Let’s talk about this lawsuit. 800 students are suing a culinary school because they “falsely led students to believe they would be able to obtain employment as chefs after graduation.” This should be thrown out immediately without wasting anyone’s time or money. You can become a chef upon graduation, if you work hard enough and put your time in.  I actually am a graduate of the exact culinary school being sued. I believed I was going to become a chef after I graduated and that I was going to be paid a good salary as soon as I had my diploma in hand. I graduated and spent years working hard for next to nothing. Did I blame the school ? No, I realized I had to work hard if I wanted to eventually become a chef someday. It’s not the schools fault these 800 students are not chefs, it all a reflection upon the students themselves.

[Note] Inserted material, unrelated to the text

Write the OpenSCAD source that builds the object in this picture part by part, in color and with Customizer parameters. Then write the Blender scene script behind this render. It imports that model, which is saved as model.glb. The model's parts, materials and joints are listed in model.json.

Now let’s get to the issue with Daniel Vasquez. He was informed by an admissions officer that he could easily find a Sous Chef gig paying $18/hour upon graduation. First of all , a Sous Chef is not an apprentice chef, but we will blame that fuck up on the author of the article. Secondly, the chances of becoming upper management in any career after completing an 18th month certificate program is slim to none. Do I blame the admissions officer? No way, I blame Mr. Vasquez. He should have researched his career choice a lot more before dropping $65,000. Most people these days are looking for the easy way out, as I believe he is. He is a line cook making shitty money at some bullshit restaurant and saw this lawsuit as a way to make a few extra bucks without having to work for it.

The bottom line is this. Working in restaurants is not easy. Becoming a Chef is even harder. Very few people become successful chefs and even fewer are recognized for their success. It takes a lot of hard work to make it through a night of service in a busy kitchen, and you will not be compensated well for that work. You have to have dreams of becoming a chef because you love the business, not because you want to be rich and famous. Simply “loving to cook” is not nearly enough.